> [GIVEN EXERCISE]
From the listing below, copy only the lines running from the line that contains "outer_runner = HALF_LENGTH" to the line that contains "obj.matrix_world = world", both included.

◆ ◆ ◆ ◆

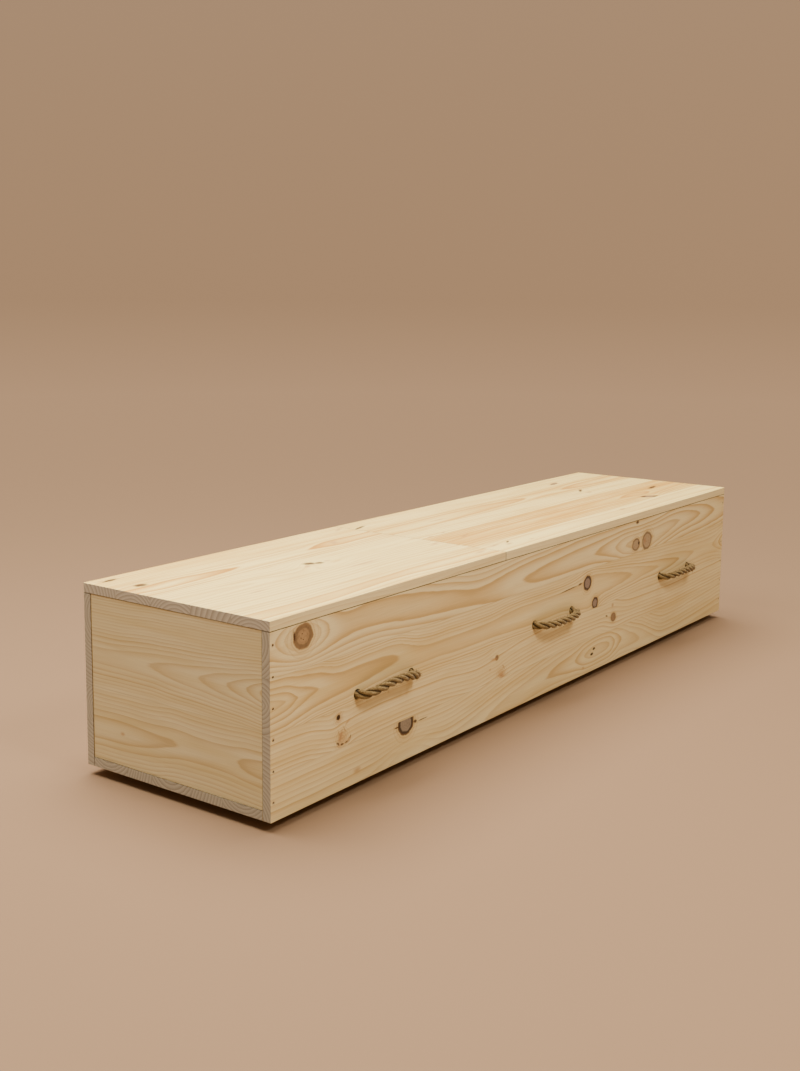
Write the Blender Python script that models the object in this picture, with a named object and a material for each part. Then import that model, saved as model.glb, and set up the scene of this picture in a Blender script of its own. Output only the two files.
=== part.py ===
"""A plain pine coffin, built as a joiner builds it: edge-glued panels butted and nailed into
a long box, a loose lid in two lengths, three battens under the bottom and six rope handles.

Metres, +Z up. The origin is on the floor under the middle of the box. +X runs along the box
from its head end to its foot end, and the near long side faces -Y.
"""

import math

import bmesh
import bpy
from mathutils import Matrix, Vector

# Overall box
BOX_LENGTH = 2.050
BOX_WIDTH = 0.500
SIDE_HEIGHT = 0.360

# Boards
SIDE_BOARD = 0.020
END_BOARD = 0.020
BOTTOM_BOARD = 0.020
LID_BOARD = 0.020
LID_HEAD_LENGTH = 0.800
END_SETBACK = 0.001
EASED_EDGE = 0.0008

# Battens under the bottom
RUNNER_HEIGHT = 0.020
RUNNER_WIDTH = 0.070
RUNNER_FROM_SIDE = 0.080
RUNNER_FROM_END = 0.250

# Rope handles
ROPE_DIAMETER = 0.017
ROPE_HOLE_DIAMETER = 0.022
HANDLE_SPAN = 0.180
HANDLE_PITCH = 0.680
HANDLE_HEIGHT = 0.182
HANDLE_STANDOFF = 0.034
HANDLE_SQUARENESS = 2.8
NEAR_HANDLE_SAGS = (-0.015, 0.001, -0.005)
FAR_HANDLE_SAGS = (0.002, 0.003, 0.002)
KNOT_DIAMETER = 0.048
KNOT_LENGTH = 0.050
ROPE_TAIL = 0.020

# Nails through the sides into the end boards
NAILS_IN_CORNER = 6
LOWEST_NAIL = 0.037
NAIL_PITCH = 0.0595
NAIL_INTO_END = 0.007
NAIL_HOLE_DIAMETER = 0.005
NAIL_HOLE_DEPTH = 0.0015

# Gap between pieces that touch
TOUCH = 0.0003
# Gap where the two lengths of the lid butt together
LID_JOINT = 0.001

# How finely round shapes are cut
HOLE_SIDES = 20
NAIL_SIDES = 8
GRIP_POINTS = 25
KNOT_POINTS = 7
ROPE_ROUNDNESS = 3

# Heights and planes that follow from the sizes above
BOX_FLOOR = RUNNER_HEIGHT
SIDE_TOP = BOX_FLOOR + SIDE_HEIGHT
BOARD_TOP_OF_BOTTOM = BOX_FLOOR + BOTTOM_BOARD
LID_UNDERSIDE = SIDE_TOP + TOUCH
HALF_LENGTH = BOX_LENGTH / 2
HALF_WIDTH = BOX_WIDTH / 2
BETWEEN_SIDES = BOX_WIDTH - 2 * (SIDE_BOARD + TOUCH)
HANDLE_Z = BOX_FLOOR + HANDLE_HEIGHT
HANDLE_CENTRES = (-HANDLE_PITCH, 0.0, HANDLE_PITCH)


def clear_scene():
    for old in list(bpy.data.objects):
        bpy.data.objects.remove(old, do_unlink=True)


def material(name, colour, roughness, metallic=0.0):
    made = bpy.data.materials.new(name)
    made.use_nodes = True
    shader = made.node_tree.nodes["Principled BSDF"]
    shader.inputs["Base Color"].default_value = (*colour, 1.0)
    shader.inputs["Roughness"].default_value = roughness
    shader.inputs["Metallic"].default_value = metallic
    return made


def add_object(name, mesh, finish=None):
    made = bpy.data.objects.new(name, mesh)
    bpy.context.scene.collection.objects.link(made)
    if finish is not None:
        made.data.materials.append(finish)
    return made


def board(name, low, high, finish):
    """A rectangular board between two corners, with its edges eased by a small chamfer."""
    low, high = Vector(low), Vector(high)
    form = bmesh.new()
    bmesh.ops.create_cube(form, size=1.0)
    bmesh.ops.scale(form, vec=high - low, verts=form.verts)
    bmesh.ops.bevel(
        form, geom=list(form.edges), offset=EASED_EDGE, segments=1, profile=0.5, affect="EDGES"
    )
    mesh = bpy.data.meshes.new(name)
    form.to_mesh(mesh)
    form.free()
    made = add_object(name, mesh, finish)
    made.location = (low + high) / 2
    return made


def drill(form, centre, diameter, depth, sides):
    """Adds one closed cylinder along Y to a cutter, centred on a point."""
    along_y = Matrix.Rotation(math.pi / 2, 4, "X")
    bmesh.ops.create_cone(
        form,
        cap_ends=True,
        segments=sides,
        radius1=diameter / 2,
        radius2=diameter / 2,
        depth=depth,
        matrix=Matrix.Translation(centre) @ along_y,
    )


def cut(target, form, name):
    """Takes the cutter's shape out of the target, and leaves the cutter in the scene as a guide."""
    mesh = bpy.data.meshes.new(name)
    form.to_mesh(mesh)
    form.free()
    cutter = add_object(name, mesh)
    cutter.hide_render = True
    cutter.display_type = "WIRE"
    boolean = target.modifiers.new("holes", "BOOLEAN")
    boolean.operation = "DIFFERENCE"
    boolean.solver = "EXACT"
    boolean.object = cutter
    return cutter


def hole_places():
    """The x of the two rope holes of each handle."""
    return [centre + end * HANDLE_SPAN / 2 for centre in HANDLE_CENTRES for end in (-1, 1)]


def nail_places():
    """The (x, z) of each nail that goes through a side into an end board."""
    into_end = HALF_LENGTH - END_SETBACK - NAIL_INTO_END
    heights = [BOX_FLOOR + LOWEST_NAIL + k * NAIL_PITCH for k in range(NAILS_IN_CORNER)]
    return [(end * into_end, z) for end in (-1, 1) for z in heights]


def side_panel(name, outward, finish):
    """A long side with its rope holes and sunk nail holes. outward is -1 for near, 1 for far."""
    outer, inner = outward * HALF_WIDTH, outward * (HALF_WIDTH - SIDE_BOARD)
    panel = board(
        name,
        (-HALF_LENGTH, min(outer, inner), BOX_FLOOR),
        (HALF_LENGTH, max(outer, inner), SIDE_TOP),
        finish,
    )
    form = bmesh.new()
    for x in hole_places():
        drill(form, (x, (outer + inner) / 2, HANDLE_Z), ROPE_HOLE_DIAMETER, 2 * SIDE_BOARD, HOLE_SIDES)
    for x, z in nail_places():
        drill(form, (x, outer, z), NAIL_HOLE_DIAMETER, 2 * NAIL_HOLE_DEPTH, NAIL_SIDES)
    cut(panel, form, name + "_cutter")
    return panel


def end_panel(name, outward, finish):
    """A short end board between the sides, standing on the bottom. outward is -1 for the head."""
    outer = outward * (HALF_LENGTH - END_SETBACK)
    inner = outer - outward * END_BOARD
    return board(
        name,
        (min(outer, inner), -BETWEEN_SIDES / 2, BOARD_TOP_OF_BOTTOM + TOUCH),
        (max(outer, inner), BETWEEN_SIDES / 2, SIDE_TOP),
        finish,
    )


def lid_panel(name, x_low, x_high, finish):
    return board(
        name,
        (x_low, -HALF_WIDTH, LID_UNDERSIDE),
        (x_high, HALF_WIDTH, LID_UNDERSIDE + LID_BOARD),
        finish,
    )


def runner(name, centre_x, finish):
    half_run = HALF_WIDTH - RUNNER_FROM_SIDE
    return board(
        name,
        (centre_x - RUNNER_WIDTH / 2, -half_run, 0.0),
        (centre_x + RUNNER_WIDTH / 2, half_run, RUNNER_HEIGHT - TOUCH),
        finish,
    )


def grip_points(outward, centre_x, sag):
    """The rope outside the box, from one hole to the other: a flattened bow that leaves and
    meets the side at a right angle, as a superellipse does."""
    points = []
    for k in range(GRIP_POINTS):
        turn = math.pi * (1 - k / (GRIP_POINTS - 1))
        across, out = math.cos(turn), math.sin(turn)
        power = 2 / HANDLE_SQUARENESS
        along = math.copysign(abs(across) ** power, across)
        x = centre_x + along * HANDLE_SPAN / 2
        y = outward * (HALF_WIDTH + HANDLE_STANDOFF * abs(out) ** power)
        z = HANDLE_Z - sag * (1 - along * along)
        points.append((Vector((x, y, z)), 1.0))
    return points


def inner_end(outward, x):
    """The rope from the inner face inwards: the stopper knot as a swelling, then a short tail.
    Each point has the rope's thickness there, as a share of its usual one."""
    inner_face = HALF_WIDTH - SIDE_BOARD - TOUCH
    swell = KNOT_DIAMETER / ROPE_DIAMETER
    points = [(Vector((x, outward * inner_face, HANDLE_Z)), 1.0)]
    for k in range(1, KNOT_POINTS):
        share = k / KNOT_POINTS
        thickness = 1 + (swell - 1) * math.sqrt(math.sin(math.pi * share))
        depth = inner_face - share * KNOT_LENGTH
        points.append((Vector((x, outward * depth, HANDLE_Z)), thickness))
    for depth in (KNOT_LENGTH, KNOT_LENGTH + ROPE_TAIL):
        points.append((Vector((x, outward * (inner_face - depth), HANDLE_Z)), 1.0))
    return points


def rope_handle(name, outward, centre_x, sag, finish):
    """One length of rope: tail, knot, through the side, the grip, back in, knot and tail."""
    start = inner_end(outward, centre_x - HANDLE_SPAN / 2)[::-1]
    finish_end = inner_end(outward, centre_x + HANDLE_SPAN / 2)
    route = start + grip_points(outward, centre_x, sag) + finish_end
    curve = bpy.data.curves.new(name, "CURVE")
    curve.dimensions = "3D"
    curve.twist_mode = "MINIMUM"
    curve.bevel_depth = ROPE_DIAMETER / 2
    curve.bevel_resolution = ROPE_ROUNDNESS
    curve.use_fill_caps = True
    spline = curve.splines.new("POLY")
    spline.points.add(len(route) - 1)
    for point, (place, thickness) in zip(spline.points, route):
        point.co = (*place, 1.0)
        point.radius = thickness
    spline.use_smooth = True
    return add_object(name, curve, finish)


def build():
    clear_scene()
    pine = material("pine_planed", (0.71, 0.53, 0.33), 0.55)
    lid_pine = material("pine_lid", (0.78, 0.62, 0.42), 0.55)
    batten_pine = material("pine_batten", (0.62, 0.45, 0.28), 0.65)
    hemp = material("hemp_rope", (0.26, 0.18, 0.10), 0.9)

    board(
        "bottom_panel",
        (-HALF_LENGTH, -BETWEEN_SIDES / 2, BOX_FLOOR),
        (HALF_LENGTH, BETWEEN_SIDES / 2, BOARD_TOP_OF_BOTTOM),
        pine,
    )
    for name, outward in (("side_near", -1), ("side_far", 1)):
        side_panel(name, outward, pine)
    for name, outward in (("end_head", -1), ("end_foot", 1)):
        end_panel(name, outward, pine)

    lid_joint = -HALF_LENGTH + LID_HEAD_LENGTH
    lid_panel("lid_head", -HALF_LENGTH, lid_joint, lid_pine)
    lid_panel("lid_foot", lid_joint + LID_JOINT, HALF_LENGTH, lid_pine)

    outer_runner = HALF_LENGTH - RUNNER_FROM_END - RUNNER_WIDTH / 2
    for name, centre in (("head", -outer_runner), ("middle", 0.0), ("foot", outer_runner)):
        runner("runner_" + name, centre, batten_pine)

    for side, outward, sags in (("near", -1, NEAR_HANDLE_SAGS), ("far", 1, FAR_HANDLE_SAGS)):
        for number, (centre, sag) in enumerate(zip(HANDLE_CENTRES, sags), start=1):
            rope_handle(f"rope_handle_{side}_{number}", outward, centre, sag, hemp)


build()
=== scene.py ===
"""A plain pine coffin: its figured boards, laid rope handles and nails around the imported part."""

import math

import bmesh
import bpy
import numpy as np
from mathutils import Matrix, Vector


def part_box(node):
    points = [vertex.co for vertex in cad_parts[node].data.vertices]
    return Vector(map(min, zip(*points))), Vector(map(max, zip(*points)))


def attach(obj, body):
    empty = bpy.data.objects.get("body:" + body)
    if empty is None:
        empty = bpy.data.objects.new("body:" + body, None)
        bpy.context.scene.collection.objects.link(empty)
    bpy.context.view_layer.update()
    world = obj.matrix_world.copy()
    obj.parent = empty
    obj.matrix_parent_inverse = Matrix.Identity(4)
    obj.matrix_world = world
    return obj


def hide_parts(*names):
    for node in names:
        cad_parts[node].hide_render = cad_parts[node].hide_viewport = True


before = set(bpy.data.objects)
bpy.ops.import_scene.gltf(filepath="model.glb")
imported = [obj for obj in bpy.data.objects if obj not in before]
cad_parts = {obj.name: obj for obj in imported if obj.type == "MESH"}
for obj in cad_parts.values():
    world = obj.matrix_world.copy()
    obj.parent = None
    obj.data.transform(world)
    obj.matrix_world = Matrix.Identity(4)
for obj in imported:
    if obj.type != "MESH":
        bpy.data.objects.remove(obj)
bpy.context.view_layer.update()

MM = 0.001


def linear(colour):
    """An sRGB hex colour as the linear RGBA that shaders take."""
    parts = [int(colour[k:k + 2], 16) / 255 for k in (0, 2, 4)]
    return (*[c / 12.92 if c <= 0.04045 else ((c + 0.055) / 1.055) ** 2.4 for c in parts], 1.0)


def add(tree, kind, inputs=None, **settings):
    """Adds a node. Inputs are named or counted among the sockets in use, and take a value, an
    output, or a node for that node's first output."""
    made = tree.nodes.new(kind)
    for name, value in settings.items():
        setattr(made, name, value)
    open_sockets = [s for s in made.inputs if not s.is_unavailable]
    for key, value in (inputs or {}).items():
        if isinstance(key, int):
            socket = open_sockets[key]
        else:
            socket = next(s for s in open_sockets if s.name == key)
        if isinstance(value, bpy.types.Node):
            value = next(s for s in value.outputs if not s.is_unavailable)
        if isinstance(value, bpy.types.NodeSocket):
            tree.links.new(value, socket)
        else:
            socket.default_value = value
    return made


MATH = "ShaderNodeMath"
MIX = "ShaderNodeMix"
NOISE = "ShaderNodeTexNoise"
RANGE = "ShaderNodeMapRange"
VECTOR = "ShaderNodeVectorMath"
ATTRIBUTE = "ShaderNodeAttribute"

# Settings that many nodes share
SMOOTH = dict(interpolation_type="SMOOTHSTEP")
COLOURS = dict(data_type="RGBA")


def new_material(name):
    """An empty material and its node tree."""
    made = bpy.data.materials.new(name)
    made.use_nodes = True
    made.node_tree.nodes.clear()
    return made, made.node_tree


def finish(tree, inputs):
    """Ends a material in its one surface, with the given inputs."""
    surface = add(tree, "ShaderNodeBsdfPrincipled", inputs)
    add(tree, "ShaderNodeOutputMaterial", {"Surface": surface})


def put(name, mesh, material=None):
    """An object at the origin with the given mesh, linked into the scene."""
    made = bpy.data.objects.new(name, mesh)
    bpy.context.scene.collection.objects.link(made)
    if material is not None:
        mesh.materials.append(material)
    return made


def settled(name, made):
    """The object's shape with all its modifiers applied, as a plain mesh of its own."""
    graph = bpy.context.evaluated_depsgraph_get()
    mesh = bpy.data.meshes.new_from_object(made.evaluated_get(graph))
    mesh.name = name
    bpy.data.objects.remove(made, do_unlink=True)
    return mesh


# Camera, where the photograph was taken from

CAMERA_PLACE = Vector((-2.749, -1.799, 0.999))
CAMERA_YAW = math.radians(53.77)
CAMERA_DOWN = math.radians(8.41)
CAMERA_ROLL = math.radians(0.54)
CAMERA_LENS = 44.54
CAMERA_SENSOR = 36.0
CAMERA_REACH = 200.0
CAMERA_SHIFT_Y = -0.0518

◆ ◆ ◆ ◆

> [EXPECTED ANSWER]
    outer_runner = HALF_LENGTH - RUNNER_FROM_END - RUNNER_WIDTH / 2
    for name, centre in (("head", -outer_runner), ("middle", 0.0), ("foot", outer_runner)):
        runner("runner_" + name, centre, batten_pine)

    for side, outward, sags in (("near", -1, NEAR_HANDLE_SAGS), ("far", 1, FAR_HANDLE_SAGS)):
        for number, (centre, sag) in enumerate(zip(HANDLE_CENTRES, sags), start=1):
            rope_handle(f"rope_handle_{side}_{number}", outward, centre, sag, hemp)


build()
=== scene.py ===
"""A plain pine coffin: its figured boards, laid rope handles and nails around the imported part."""

import math

import bmesh
import bpy
import numpy as np
from mathutils import Matrix, Vector


def part_box(node):
    points = [vertex.co for vertex in cad_parts[node].data.vertices]
    return Vector(map(min, zip(*points))), Vector(map(max, zip(*points)))


def attach(obj, body):
    empty = bpy.data.objects.get("body:" + body)
    if empty is None:
        empty = bpy.data.objects.new("body:" + body, None)
        bpy.context.scene.collection.objects.link(empty)
    bpy.context.view_layer.update()
    world = obj.matrix_world.copy()
    obj.parent = empty
    obj.matrix_parent_inverse = Matrix.Identity(4)
    obj.matrix_world = world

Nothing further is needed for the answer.